I've Been Gone a Long Time

I'm Ba-ack!
Don't make folk feel like Window Air Conditioners!
By W. Owen Thornton

Hello everyone.  I have been gone a long, long time.  You would think humankindness was no longer a priority in my life.  Far from it.  I appologize for my absence.  Several technical problems as well being too tied up with my Master's Philosophy degree have prevented me from being here.  But the technical problems are disappearing and the Master's work-load is coming under control, so I'm able to make a quick announcement now, and I'll make a more substantial post in a little bit.  I'm hoping a few days, not a few months.

For now, I'm going to wax philosophical.  My technical terms will be subject and object.

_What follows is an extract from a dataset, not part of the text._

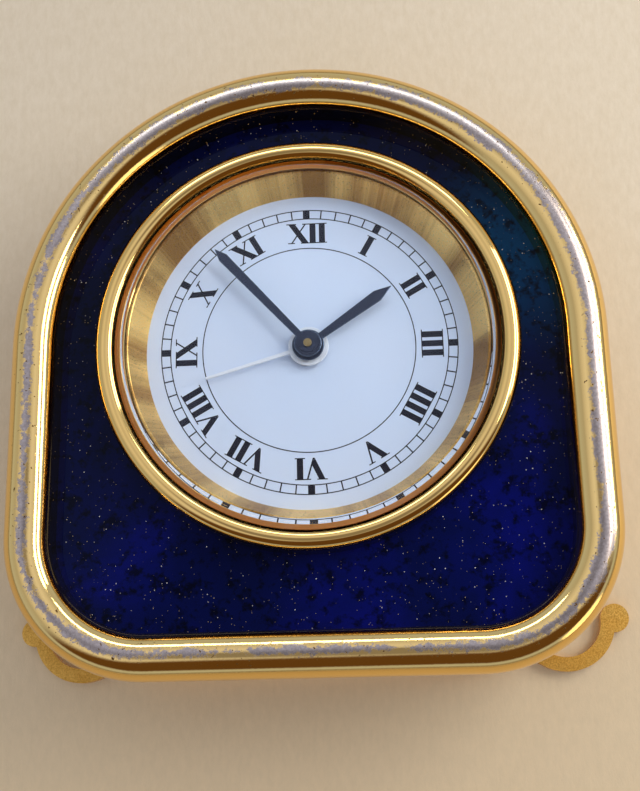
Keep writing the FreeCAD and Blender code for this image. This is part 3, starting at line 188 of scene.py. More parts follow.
def new_piece(name, vertices, faces, smooth_angle=None):
    """A mesh object with consistent outward faces; edges under the angle are smooth."""
    mesh = bpy.data.meshes.new(name)
    mesh.from_pydata(vertices, [], faces)
    mesh.validate()
    if smooth_angle is not None:
        mesh.shade_smooth()
        mesh.set_sharp_from_angle(angle=math.radians(smooth_angle))
    piece = bpy.data.objects.new(name, mesh)
    bpy.context.scene.collection.objects.link(piece)
    return piece


def dress(piece, material, body, replaced=()):
    """Gives a new piece its finish and its body, and hides the CAD nodes that it stands for."""
    piece.data.materials.clear()
    piece.data.materials.append(material)
    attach(piece, body)
    if replaced:
        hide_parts(*replaced)
    return piece


def strip_between(count_a, count_b):
    """Quads of a grid of count_a by count_b points that closes on itself both ways."""
    faces = []
    for i in range(count_a):
        for j in range(count_b):
            k = (i + 1) % count_a
            m = (j + 1) % count_b
            faces.append((i * count_b + j, k * count_b + j, k * count_b + m, i * count_b + m))
    return faces


def turned_points(section):
    """A section of (radius, height) at each step round the axis of the hands."""
    vertices = []
    for i in range(TURN_STEPS):
        angle = 2 * math.pi * i / TURN_STEPS
        vertices += [(r * math.cos(angle), r * math.sin(angle), z) for r, z in section]
    return vertices


def turned_piece(name, section):
    """A closed section turned about the axis of the hands."""
    faces = strip_between(TURN_STEPS, len(section))
    return new_piece(name, turned_points(section), faces, SMOOTH_ANGLE)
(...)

A subject is a person ... someone like you or I.  But we CAN also be objects ... that 'person over there with the briefcase and yellow scarf'.  We are both subjects and objects simultaneously.  In the work world we are Kyle or Sierra, doing our job in work carol number 285 and 312.  To our bosses, most of the time we are subjects: Kyle who zones out and gets his work done, or Sierra, who brilliantly presents materials to the staff.  But these gifts we bring to the workplace, these contributions we "subjects" make can be objectified.  Boss's can and do see us as assets to the company.

In regards to human kindness it seems "okay" to consider us to be objects ... a part of a team of people who contribute skills towards our company.  People are business assets.  My concern here is this.  Managers should never objectify people to a person's face.  A subject should never be made to feel like an object (even when we know we 'are' objects).  When you objectify a person, make them appear to be an object instead of a subject, you diminish a person ... you make them a "thing" instead of a person. 

I know someone who had this happen to them recently.  My first goal was to confirm to them that they are still a subject ... that they ARE a person ... not just an asset that can be added into the benefits of the "bottom line".

Subject/object situations can be difficult to handle.  But remember: treat a subject like an object to their face ... and you've dehumanized them.  You've made a person feel like they are no more important than a window air conditioner. 

For the sake of human kindnness ... always treat subjects as subjects.

Toodles

and be kind to one another out there, eh?